The principle of risk management

Let’s say for the purpose of this article that you have a position open and a slate of applicants who possess approximately the same list of qualifications, what do you do?

You start looking at qualities. Certain qualities are important in almost any job but particularly critical when working in a service industry or in a group. If you’ve been reading my blog for very long, you might remember one article where I recounted the story of a highly skilled woodworker who applied for work in my shop but who was also not hired because of a reputation for being impossibly difficult to get along with. I wanted abrasiveness only in sandpaper, not in personnel.

So the catch phrase here is

Hire for attitude, train for skill.

Yes, aptitude is important. Yes, credentials are vital. And yes, education and experience are critical components. Assuming the applicant has the proper educational qualifications required and the necessary certifications if any are required the deciding factor should be in attitude.

I don’t want to discount education, certification, and/or experience because you cannot train someone to do a job if they lack the basic skill sets necessary. Education and experience will validate that. Attitude, however, cannot be easily taught.

Now the reason I even bring this up in a series on motivation is the principle of risk management. Hiring someone is a risk for the company. Going to work for someone or for a company is a risk for the employee. Motivation is so personal, emotional, and psychological. It is a feeling. It simply becomes next to impossible if there is not a good fit.

Risk management demands an assessment ahead of time and on-going assessment over time.

A sense of community, a neighborhood in which employees and associates fit, exists at a very local level, within the confines of a very small area. Loyalty is decided and played out in a relatively small group.

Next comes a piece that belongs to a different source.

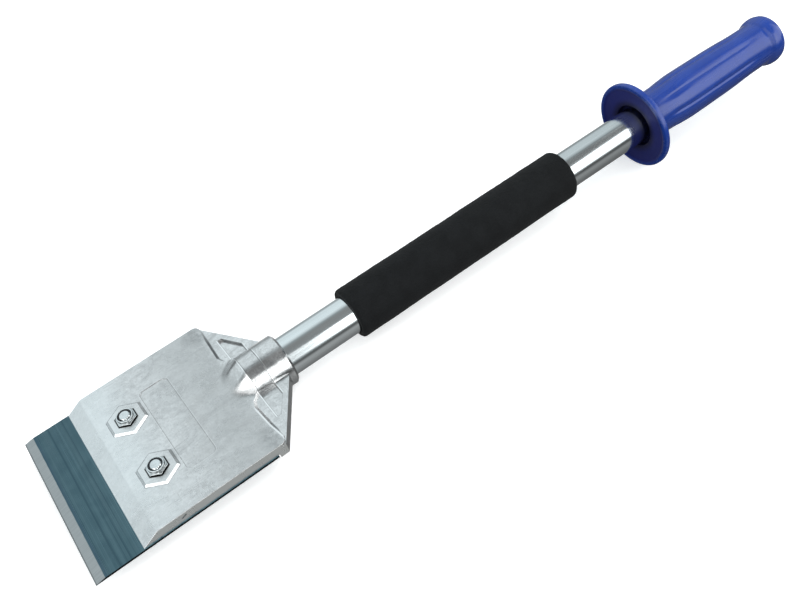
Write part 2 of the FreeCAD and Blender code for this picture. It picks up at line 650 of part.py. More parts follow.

This brings up the problem of employee turnover. This is costly in all businesses, can be nearly fatal in small ones when one upon whom a large portion of the income producing potential of the business rests, leaves the business.

There are 7 costs to be considered:

  1. Reduced productivity – the employee or associate was doing something (if there is no loss when the person leaves, either the person was not contributing or the position was unnecessary). If they were doing something, they are not doing it anymore so output is reduced.
  2. Overwork that now falls to others – this compounds demotivation because they feel resentful at being expected to pick up the work without a commensurate raise in pay.
  3. Knowledge that has walked out the door – experience has value. The person that is now gone had knowledge about the way things work. All the training you invested in them has walked out the door and it must be done again.
  4. Connections that are now broken – this is especially true in sales positions and in positions where the person had developed expedient relationships with vendors, officials, suppliers, contractors, anyone who made the machinery work more smoothly. It gets worse. The left person may well take customers with them. That’s money that has walked away, too.
  5. Severance, benefits, unemployment insurance costs. Administrative costs to modify benefits, COBRA notification, stopping payroll, and all those forms that are usually completed to cover all the potential liabilities.
  6. Training that now must be done again – see #3
  7. Recruiting and hiring costs – including advertising, interviewing, researching, background checks, drug checks, and other incidental costs.

Drake International has created a Cost Calculator you can access here (there is no charge to use it.)

Risk management permeates the very fabric of an organization. High employee turnover signals a problem somewhere. High employee turnover among key personnel is almost always a sign of a problem somewhere in the management or leadership personnel. If an employee leaves because of a personal problem 0 they are moving to another city or state, a health or family issue, or something that can be directly and definitely attributed to a reason OUTSIDE the company, the issue is probable not motivational. If they are leaving because they screwed up on the job, the issue is probably not motivational although it could well be a problem somewhere in the management or leadership of the department or company. If they are leaving because the company is downsizing in general, the problem is not motivational. If they are leaving because of any other reason, the issue is motivational.  Do what you can to make sure an employee’s departure is not your fault. It costs too much.

Hire for attitude, train for skill, never ignore the risk.